Arthur, enchanté

Julie Brochen et Christian Schiaretti montent le premier volet d’une fresque sur le cycle du Graal.

Gilles Costaz  • 24 mai 2012 abonné·es

Trente heures de théâtre ! C’est l’objectif que se sont donné deux bastions du secteur subventionné, le Théâtre national de Strasbourg et le Théâtre national populaire de Villeurbanne, autour du colossal cycle du Graal Théâtre, de Florence Delay et Jacques Roubaud. L’affaire commence tout juste, avec un premier épisode de trois heures, Merlin l’enchanteur. Les neuf autres pièces du cycle seront créées peu à peu – Gauvain et le Chevalier vert est programmé pour la saison prochaine.
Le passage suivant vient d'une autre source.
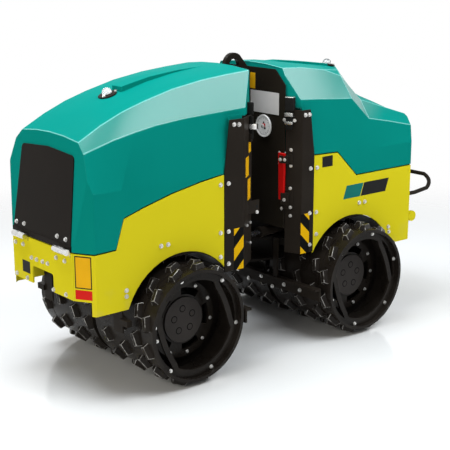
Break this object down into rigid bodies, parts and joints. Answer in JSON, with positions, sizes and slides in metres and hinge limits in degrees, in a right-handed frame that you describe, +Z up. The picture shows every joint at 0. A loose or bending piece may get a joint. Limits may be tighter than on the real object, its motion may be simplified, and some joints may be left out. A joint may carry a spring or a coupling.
{
  "type": "trench roller",
  "caption": "Articulated walk-behind trench roller with padfoot drums, two tilting hoods, a roll and steering joint with cylinder, scrapers, guard tube and lifting eye.",
  "frame": {"origin": "on the ground under the middle of the overall length and width; the steering pin stands 65.75 mm ahead of it", "axes": "+X forward along the machine towards the front unit, +Y to its left, +Z up"},
  "size_m": [2.1285, 0.85, 1.3057],
  "materials": {
    "teal": "gloss",
    "yellow": "gloss",
    "black": "satin",
    "cast": "matt",
    "steel": "satin",
    "red": "gloss",
    "white": "gloss",
    "clear": "clear"
  },
  "bodies": {
    "front_frame": {"front_axle_carrier": "cast", "front_deck": "black", "front_end_plate": "yellow", "front_side_left": "yellow", "front_side_right": "yellow", "front_pillar_left": "black", "front_pillar_right": "black", "front_scraper_inner": "black", "front_scraper_outer": "black", "front_bulkhead": "black", "front_cross_beam": "cast", "engine": "cast"},
    "front_drum": {"front_axle": "cast", "front_drum_left": "cast", "front_drum_right": "cast"},
    "front_hood": {"front_hood": "teal", "front_hood_panel": "black", "front_sensor_base": "black", "front_sensor_dome": "clear"},
    "centre_link": {"centre_link": "cast"},
    "rear_frame": {"rear_axle_carrier": "cast", "rear_deck": "black", "rear_end_plate": "yellow", "rear_side_left": "yellow", "rear_side_right": "yellow", "rear_pillar_left": "black", "rear_pillar_right": "black", "rear_scraper_inner": "black", "rear_scraper_outer": "black", "rear_bulkhead": "black", "rear_cross_beam": "cast", "steering_pin": "steel", "cylinder_bracket": "black", "rear_guard": "black", "rear_dial": "white", "lock_bar": "red"},
    "rear_drum": {"rear_axle": "cast", "rear_drum_left": "cast", "rear_drum_right": "cast"},
    "rear_hood": {"rear_hood": "teal", "rear_hinge_plate": "teal", "rear_sensor_base": "black", "rear_sensor_dome": "clear"},
    "steering_barrel": {"steering_barrel": "black"},
    "steering_rod": {"steering_rod": "steel"}
  },
  "joints": [
    {"name": "roll", "type": "hinge", "parent": "front_frame", "child": "centre_link", "pos_m": [0.06575, 0, 0.4], "axis": [1, 0, 0], "range_deg": [-8, 8]},
    {"name": "steering", "type": "hinge", "parent": "centre_link", "child": "rear_frame", "pos_m": [0.06575, 0, 0.4], "axis": [0, 0, 1], "range_deg": [-30, 30]},
    {"name": "front_drum_turn", "type": "hinge", "parent": "front_frame", "child": "front_drum", "pos_m": [0.56175, 0, 0.26], "axis": [0, 1, 0], "continuous": true},
    {"name": "rear_drum_turn", "type": "hinge", "parent": "rear_frame", "child": "rear_drum", "pos_m": [-0.43025, 0, 0.26], "axis": [0, 1, 0], "continuous": true},
    {"name": "front_hood_lift", "type": "hinge", "parent": "front_frame", "child": "front_hood", "pos_m": [1.05175, 0, 0.617], "axis": [0, 1, 0], "range_deg": [0, 65]},
    {"name": "rear_hood_lift", "type": "hinge", "parent": "rear_frame", "child": "rear_hood", "pos_m": [-0.91825, 0, 0.722], "axis": [0, -1, 0], "range_deg": [0, 65]},
    {"name": "cylinder_swing", "type": "hinge", "parent": "rear_frame", "child": "steering_barrel", "pos_m": [-0.23425, 0.1, 0.495], "axis": [0, 0, 1], "range_deg": [-6, 6]},
    {"name": "cylinder_stroke", "type": "slide", "parent": "steering_barrel", "child": "steering_rod", "axis": [0.9956, 0.0933, 0], "range_m": [-0.07, 0.07]}
  ],
  "couplings": [
    {"joint": "cylinder_swing", "follows": "steering", "ratio": -0.079},
    {"joint": "cylinder_stroke", "follows": "steering", "m_per_rad": 0.1232}
  ]
}
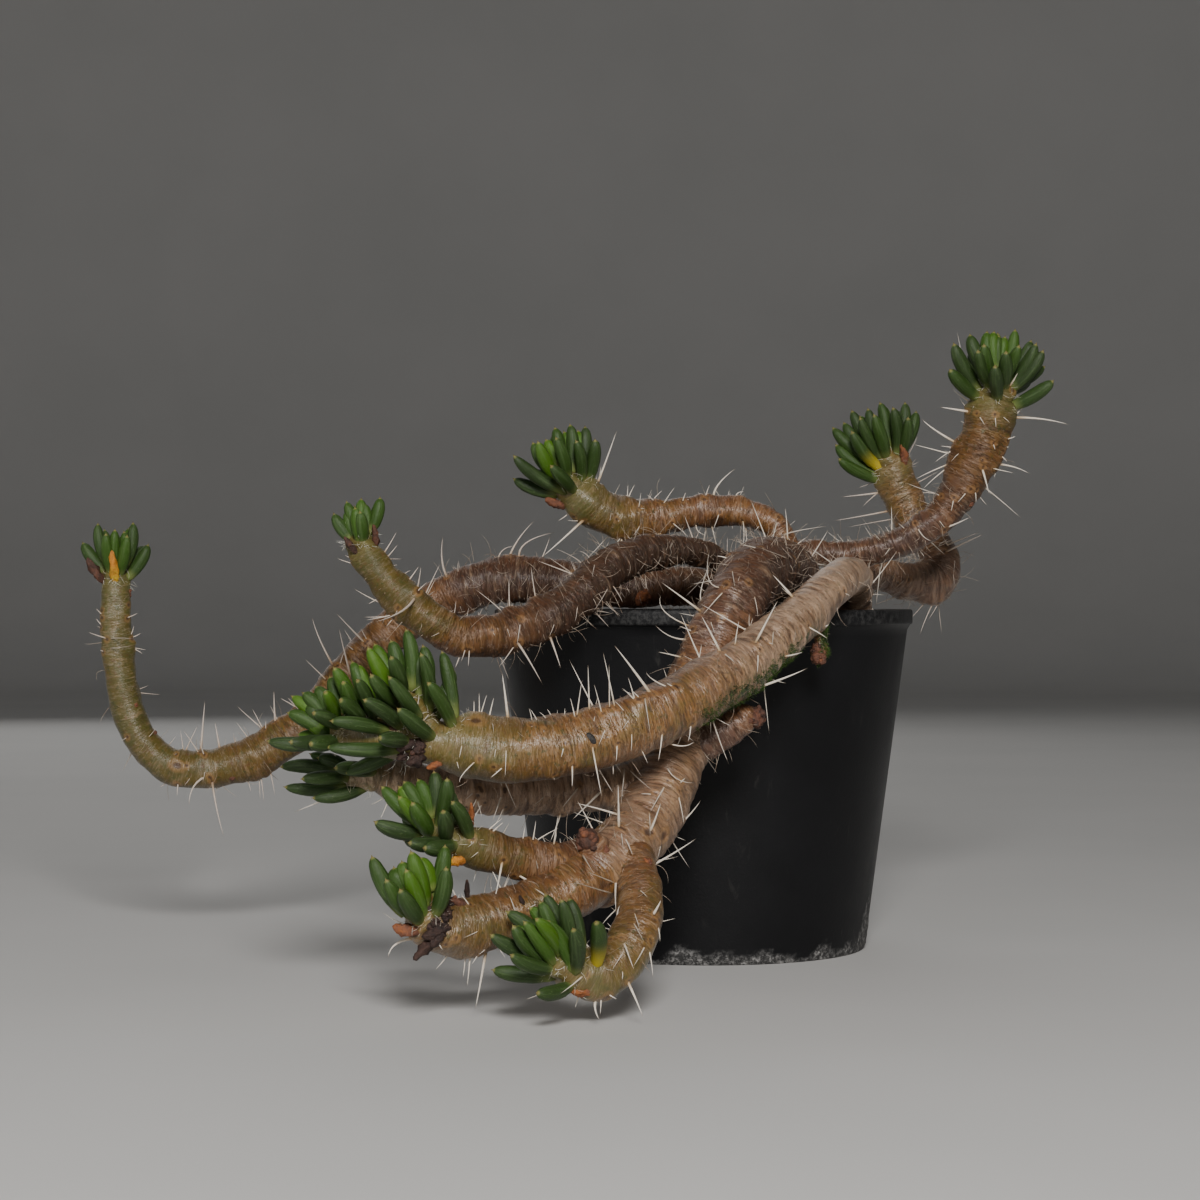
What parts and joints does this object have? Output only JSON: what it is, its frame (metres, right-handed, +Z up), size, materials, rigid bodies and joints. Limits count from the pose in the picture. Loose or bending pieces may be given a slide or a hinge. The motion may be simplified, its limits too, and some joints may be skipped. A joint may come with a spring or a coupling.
{
  "type": "potted maihuenia",
  "caption": "Potted maihuenia: sprawling, ringed, spiny stems with heads of plump green leaves, rooted in soil in a round tapered black plastic pot.",
  "frame": {"origin": "centre of the pot's flat underside, which rests on the surface", "axes": "+Z up, +X to the right and +Y away from the camera in the picture; the plant leans to -X and hangs over the -Y side"},
  "size_m": [0.2113, 0.1877, 0.1347],
  "materials": {
    "black_plastic": "satin",
    "potting_mix": "matte",
    "old_stem": "matte",
    "young_stem": "matte",
    "leaf": "satin"
  },
  "bodies": {
    "root": {"pot": "black_plastic", "soil": "potting_mix", "stem_main": "old_stem", "stem_front": "young_stem", "stem_left": "old_stem", "stem_far_left": "young_stem", "stem_right_back": "young_stem", "leaves_far_left": "leaf", "leaves_left": "leaf", "leaves_upper": "leaf", "leaves_right_tall": "leaf", "leaves_right_back": "leaf", "leaves_front": "leaf", "leaves_behind_front": "leaf", "leaves_lower_middle": "leaf", "leaves_lower_left": "leaf", "leaves_lower_loop": "leaf"}
  },
  "joints": []
}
Ce bel accord, qui rompt avec la politique de tour d’ivoire de bien des établissements publics, est d’abord celui de deux directeurs-metteurs en scène, Julie Brochen, patronne du TNS, et Christian Schiaretti, le maître du TNP. Ils se sont associés, allant jusqu’à faire cette première mise en scène de conserve, mais ils devraient monter les spectacles suivants individuellement – tout en mêlant les acteurs permanents des deux équipes. C’est en effet l’un des autres enjeux de l’aventure : impliquer deux troupes dans un brassage des talents pour des réalisations qui exigent de grandes distributions.

Florence Delay et Jacques Roubaud ont échelonné leur écriture du Graal Théâtre sur une trentaine d’années. Marcel Maréchal en avait, par exemple, monté deux épisodes en 1979. Pour cette réécriture, les deux auteurs ont puisé aux sources les plus évidentes : les textes du Moyen Âge français, les récits de Chrétien de Troyes notamment. Puis ils ont cherché ce que les mythes de la Table ronde avaient pu produire dans la diversité de l’Europe. Ils ont ainsi reconstitué, dans un langage de théâtre, des récits réunis autour d’une trame principale, l’ascension du roi Arthur et la quête de cette mystérieuse coupe divine, le Graal.

Les pièces sont à la fois archaïques, avec la volonté de mettre en lumière la pensée politique et la philosophie médiévales, et modernes, parce qu’elles intègrent les regards d’aujourd’hui, ce qui produit parfois des ressemblances étonnantes avec des références contemporaines. Bien qu’archéologues d’un imaginaire lointain, les deux écrivains ne se sont pas privés d’être eux-mêmes.
Pour Merlin l’enchanteur, chronique du magicien qui favorisa les premiers pas d’un Arthur doutant encore de son destin de roi, le parti pris de Julie Brochen et de Christian Schiaretti a été celui d’un certain hiératisme, avec un espace dépouillé qui se creuse ou s’emplit de quelques éléments abstraits ou évocateurs : des enluminures, la fameuse Table ronde, jamais posée mais toujours suspendue dans les hauteurs. Cette rigueur est séduisante, mais, sans doute, la double direction présidant à la mise en scène a-t-elle entraîné des compromis et empêché que l’on opère des choix plus marquants.

Quant à Merlin, on a décidé d’en faire un être inquiétant et ricanant : Jean-Claude Leguay l’incarne avec une frappante férocité. Le jeu de ses partenaires – Fred Cacheux, Cécile Péricone, Xavier Legrand, Hugues de la Salle, Olivier Borle, Marie Desgranges, Muriel Inès Amat, notamment – s’appuie plus sur la distance ou le symbole.

La fresque a belle allure, lourde d’interrogations stimulantes sur l’appréhension de l’organisation sociale et du pouvoir. Mais le code théâtral, le style – passion et hantise de Schiaretti – devraient être plus affirmés. Ce qui ne semble pas impossible, puisque les spectacles sont appelés à être repris et repensés au fil du développement de cet extraordinaire projet gigogne.